— Start of GIVEN RECORDS —

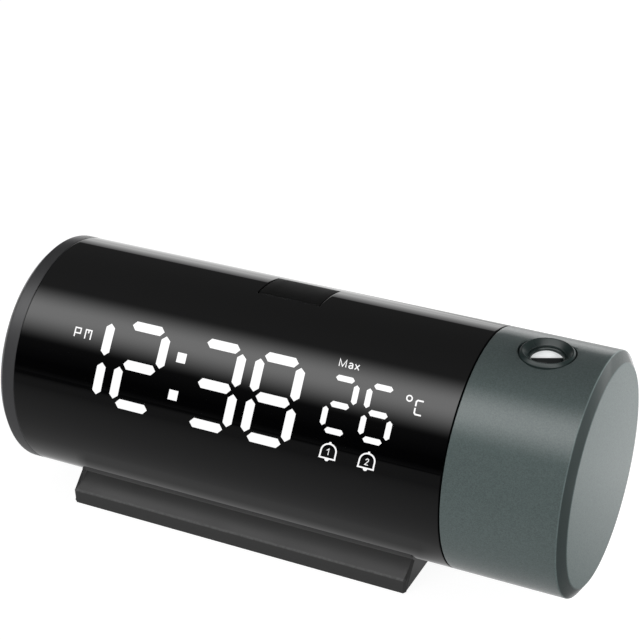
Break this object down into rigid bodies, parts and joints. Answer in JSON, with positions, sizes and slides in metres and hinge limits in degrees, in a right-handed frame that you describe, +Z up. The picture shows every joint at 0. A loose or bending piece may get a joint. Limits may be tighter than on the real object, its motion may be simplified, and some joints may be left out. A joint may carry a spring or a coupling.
{
  "type": "projection alarm clock",
  "caption": "Round horizontal desk clock with a gloss black display tube on a low stand, a snooze bar on top and a swivelling projector module with a focus ring at one end.",
  "frame": {"origin": "middle of the footprint, on the surface that the clock stands on", "axes": "+X along the tube towards the projector, -Y towards the display, +Z up"},
  "size_m": [0.17, 0.068, 0.0706],
  "materials": {
    "smoked_shell": "high gloss, smoked black",
    "dark_cap": "satin",
    "inner_plastic": "moulded",
    "white_plastic": "moulded white",
    "circuit_board": "solder mask",
    "lamp_chips": "phosphor",
    "screw_steel": "zinc plated",
    "component_black": "moulded",
    "rear_plastic": "fine texture",
    "bright_metal": "nickel plated",
    "lead_red": "insulation",
    "stand_plastic": "satin dark grey",
    "foot_rubber": "matt",
    "metallic_paint": "satin grey-green metallic paint",
    "spring_steel": "bright",
    "lamp_red": "clear red",
    "clear_lens": "polished",
    "image_glass": "polished",
    "lens_black": "satin black",
    "snooze_matte": "matt black",
    "button_grey": "satin"
  },
  "bodies": {
    "clock": {"display_tube": "smoked_shell", "left_end_cap": "dark_cap", "tube_bulkhead": "inner_plastic", "chassis": "inner_plastic", "segment_housing": "white_plastic", "diffuser_film": "white_plastic", "display_board": "circuit_board", "segment_leds": "lamp_chips", "display_screws": "screw_steel", "main_board": "circuit_board", "board_components": "component_black", "main_board_screws": "screw_steel", "speaker": "component_black", "rear_panel": "rear_plastic", "button_board": "circuit_board", "button_switches": "component_black", "button_board_screws": "screw_steel", "power_inlet": "bright_metal", "temperature_sensor": "component_black", "cell_holder": "component_black", "backup_cell": "bright_metal", "battery_door": "rear_plastic", "battery_door_screw": "screw_steel", "snooze_carrier": "inner_plastic", "snooze_switch": "component_black", "bulkhead_screws": "screw_steel", "projector_lead": "lead_red", "stand": "stand_plastic", "rubber_feet": "foot_rubber", "stand_screws": "screw_steel"},
    "snooze": {"snooze_bar": "snooze_matte"},
    "button_1": {"button_1": "button_grey"},
    "button_2": {"button_2": "button_grey"},
    "button_3": {"button_3": "button_grey"},
    "button_4": {"button_4": "button_grey"},
    "button_5": {"button_5": "button_grey"},
    "button_6": {"button_6": "button_grey"},
    "projector": {"projector_housing": "metallic_paint", "projector_plate": "inner_plastic", "projector_screws": "screw_steel", "friction_washer": "spring_steel", "retaining_ring": "spring_steel", "optics_tube": "inner_plastic", "optics_screws": "screw_steel", "lamp_board": "circuit_board", "projection_lamp": "lamp_red", "condenser_lens": "clear_lens", "image_panel": "image_glass", "lamp_lead": "lead_red"},
    "focus": {"focus_ring": "lens_black"},
    "lens": {"lens_cell": "lens_black", "projection_lens": "clear_lens"}
  },
  "joints": [
    {"name": "projector_swivel", "type": "hinge", "parent": "clock", "child": "projector", "pos_m": [0.0514, 0, 0.036], "axis": [1, 0, 0], "range_deg": [-92, 88]},
    {"name": "focus_turn", "type": "hinge", "parent": "projector", "child": "focus", "pos_m": [0.0672, 0, 0.036], "axis": [0, -0.0279, 0.9996], "range_deg": [-90, 90]},
    {"name": "lens_travel", "type": "slide", "parent": "projector", "child": "lens", "axis": [0, -0.0279, 0.9996], "range_m": [-0.00075, 0.00075]},
    {"name": "snooze_press", "type": "slide", "parent": "clock", "child": "snooze", "axis": [0, -0.1132, -0.9936], "range_m": [0, 0.001], "stiffness_N_per_m": 800, "springref_m": -0.0006},
    {"name": "button_1_press", "type": "slide", "parent": "clock", "child": "button_1", "axis": [0, -1, 0], "range_m": [0, 0.0008], "stiffness_N_per_m": 900, "springref_m": -0.0006},
    {"name": "button_2_press", "type": "slide", "parent": "clock", "child": "button_2", "axis": [0, -1, 0], "range_m": [0, 0.0008], "stiffness_N_per_m": 900, "springref_m": -0.0006},
    {"name": "button_3_press", "type": "slide", "parent": "clock", "child": "button_3", "axis": [0, -1, 0], "range_m": [0, 0.0008], "stiffness_N_per_m": 900, "springref_m": -0.0006},
    {"name": "button_4_press", "type": "slide", "parent": "clock", "child": "button_4", "axis": [0, -1, 0], "range_m": [0, 0.0008], "stiffness_N_per_m": 900, "springref_m": -0.0006},
    {"name": "button_5_press", "type": "slide", "parent": "clock", "child": "button_5", "axis": [0, -1, 0], "range_m": [0, 0.0008], "stiffness_N_per_m": 900, "springref_m": -0.0006},
    {"name": "button_6_press", "type": "slide", "parent": "clock", "child": "button_6", "axis": [0, -1, 0], "range_m": [0, 0.0008], "stiffness_N_per_m": 900, "springref_m": -0.0006}
  ],
  "couplings": [
    {"joint": "focus_turn", "follows": "lens_travel", "rad_per_m": 2094.2}
  ]
}
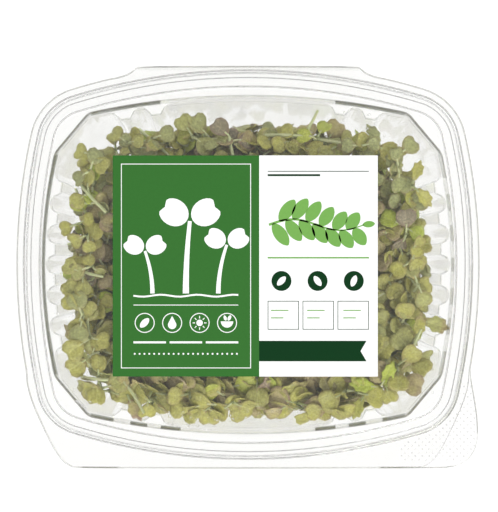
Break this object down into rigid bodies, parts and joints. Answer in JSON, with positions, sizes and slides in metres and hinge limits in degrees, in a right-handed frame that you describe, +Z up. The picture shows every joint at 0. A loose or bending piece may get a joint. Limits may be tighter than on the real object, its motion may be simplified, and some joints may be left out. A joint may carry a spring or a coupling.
{
  "type": "mustard microgreens tray",
  "caption": "Clear hinged-lid clamshell tray packed with cut mustard microgreens, with a printed label on its flat-topped lid.",
  "frame": {"origin": "on the underside of the tray's foot, below the middle of the whole outline", "axes": "+Z up out of the lid, +X along the tray's long side, +Y towards the lid's hinge"},
  "size_m": [0.1896, 0.1648, 0.0581],
  "materials": {
    "clear_base_film": "polished",
    "clear_lid_film": "polished",
    "printed_label": "satin",
    "mustard_leaf_green": "satin",
    "mustard_leaf_purple": "satin"
  },
  "bodies": {
    "base": {"base_tray": "clear_base_film", "green_heap": "mustard_leaf_green", "purple_knot_1": "mustard_leaf_purple", "purple_knot_2": "mustard_leaf_purple", "purple_knot_3": "mustard_leaf_purple", "purple_knot_4": "mustard_leaf_purple", "purple_knot_5": "mustard_leaf_purple"},
    "lid": {"lid": "clear_lid_film", "label": "printed_label"}
  },
  "joints": [
    {"name": "lid_hinge", "type": "hinge", "parent": "base", "child": "lid", "pos_m": [0, 0.08255, 0.0442], "axis": [-1, 0, 0], "range_deg": [0, 180]}
  ]
}
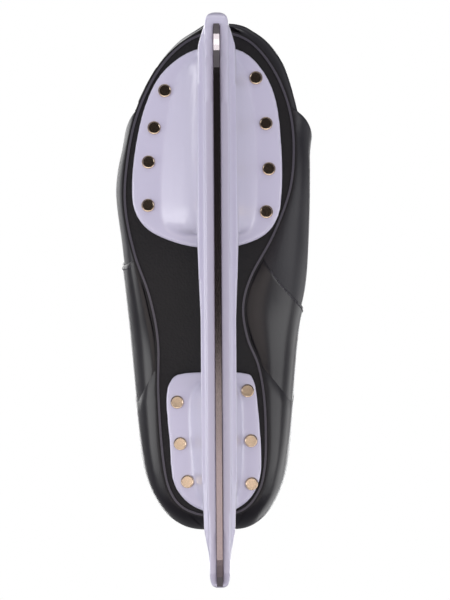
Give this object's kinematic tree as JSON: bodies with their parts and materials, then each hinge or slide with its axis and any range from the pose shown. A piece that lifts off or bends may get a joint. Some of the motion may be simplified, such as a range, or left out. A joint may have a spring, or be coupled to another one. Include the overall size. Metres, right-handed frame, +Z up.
{
  "type": "ice skate, right foot",
  "caption": "Black ice skate boot with a riveted white blade holder and a steel runner; the tongue top and the tendon guard flex",
  "frame": {"origin": "the middle of the runner's contact with the ice, on the blade's centre line", "axes": "+Z up away from the ice, -Y towards the toe, +X towards the inner (big toe) side of a right foot"},
  "size_m": [0.1058, 0.2974, 0.2667],
  "materials": {
    "steel": "ground, slightly worn",
    "holder_plastic": "glossy moulded",
    "nickel": "plated",
    "outsole_material": "pebbled",
    "board_fibre": "pressed fibre",
    "insole_foam": "cloth-faced foam",
    "toe_cap_plastic": "glossy moulded",
    "upper_synthetic": "glossy coated synthetic leather",
    "trim_synthetic": "glossy coated synthetic leather",
    "foam": "soft foam",
    "lining_cloth": "brushed knit",
    "binding_synthetic": "padded, soft",
    "lace_cord": "woven"
  },
  "bodies": {
    "boot": {"runner": "steel", "holder": "holder_plastic", "hook_bolts": "nickel", "bolt_nuts": "nickel", "outsole": "outsole_material", "bottom_filler": "board_fibre", "insole_board": "board_fibre", "footbed": "insole_foam", "front_rivets": "nickel", "rear_rivets": "nickel", "rivet_washers": "nickel", "toe_cap": "toe_cap_plastic", "vamp": "upper_synthetic", "lateral_quarter": "upper_synthetic", "medial_quarter": "upper_synthetic", "lateral_eyestay": "trim_synthetic", "medial_eyestay": "trim_synthetic", "lateral_eyelets": "nickel", "medial_eyelets": "nickel", "lateral_side_panel": "trim_synthetic", "medial_side_panel": "trim_synthetic", "heel_counter": "trim_synthetic", "backstay": "upper_synthetic", "lateral_padding": "foam", "medial_padding": "foam", "lining": "lining_cloth", "collar_binding": "binding_synthetic", "tongue": "upper_synthetic", "laces": "lace_cord"},
    "tongue_top": {"tongue_top": "upper_synthetic"},
    "tendon_guard": {"tendon_guard": "upper_synthetic", "tendon_guard_pad": "foam"}
  },
  "joints": [
    {"name": "tongue_flex", "type": "hinge", "parent": "boot", "child": "tongue_top", "pos_m": [0, 0.0178, 0.2118], "axis": [1, 0, 0], "range_deg": [-4, 40], "stiffness_Nm_per_rad": 0.8},
    {"name": "tendon_guard_flex", "type": "hinge", "parent": "boot", "child": "tendon_guard", "pos_m": [0, 0.1162, 0.22], "axis": [-1, 0, 0], "range_deg": [0, 25], "stiffness_Nm_per_rad": 1.5}
  ]
}
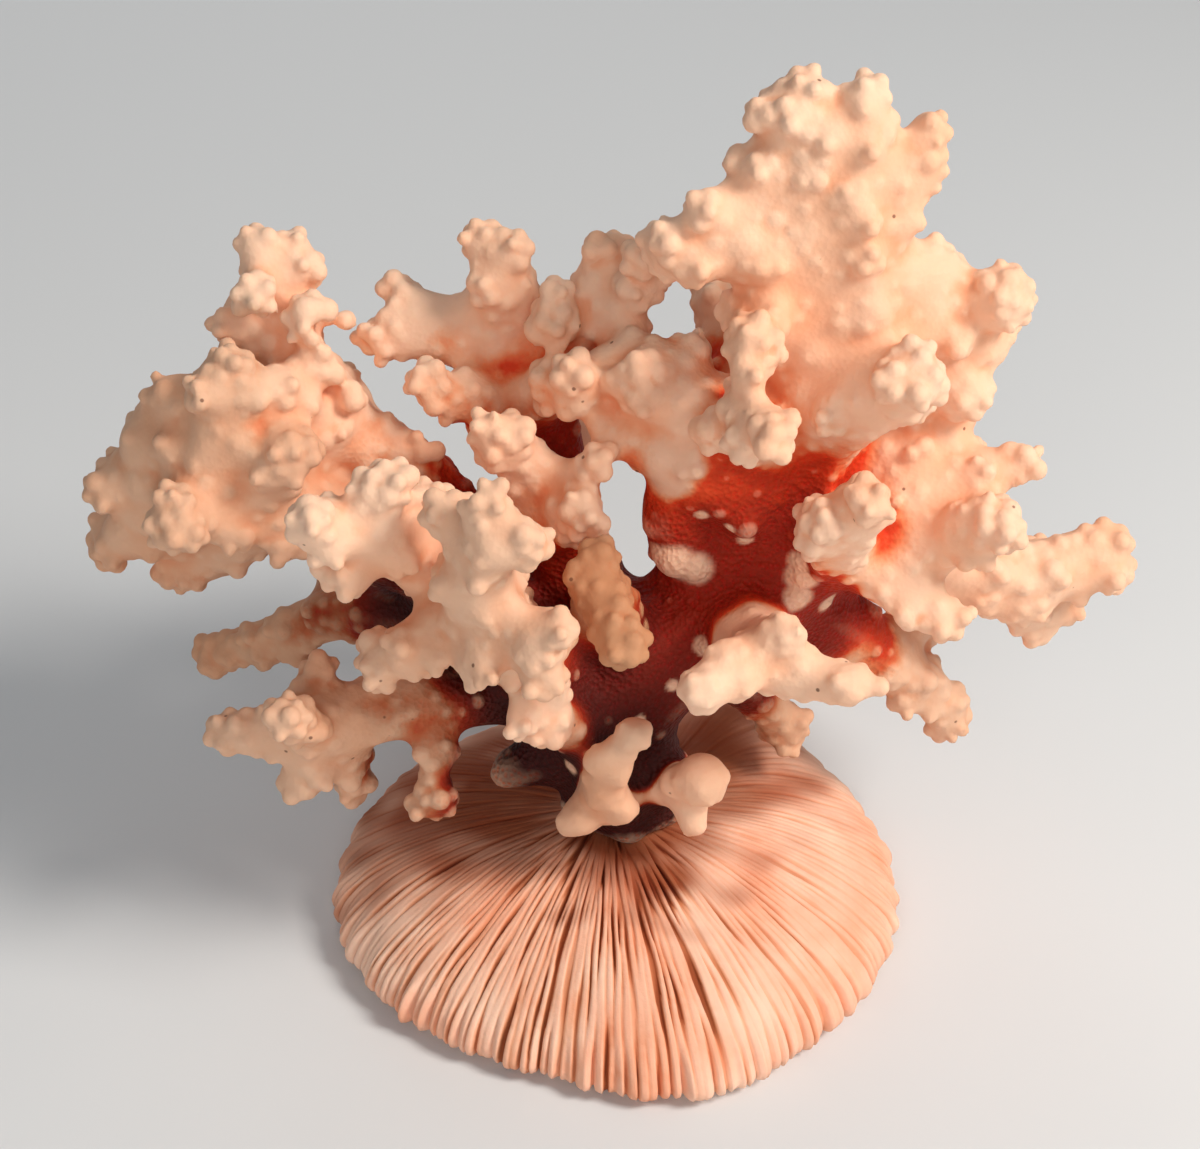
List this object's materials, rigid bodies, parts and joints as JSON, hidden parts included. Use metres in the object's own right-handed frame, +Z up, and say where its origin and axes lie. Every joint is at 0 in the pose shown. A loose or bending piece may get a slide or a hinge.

— End of GIVEN RECORDS —

◆ EXERCISE TASK ◆
State how many lines of the listing hold the string "handed"; reply with the number and nothing else.

◆ EXERCISE OUTPUT ◆
4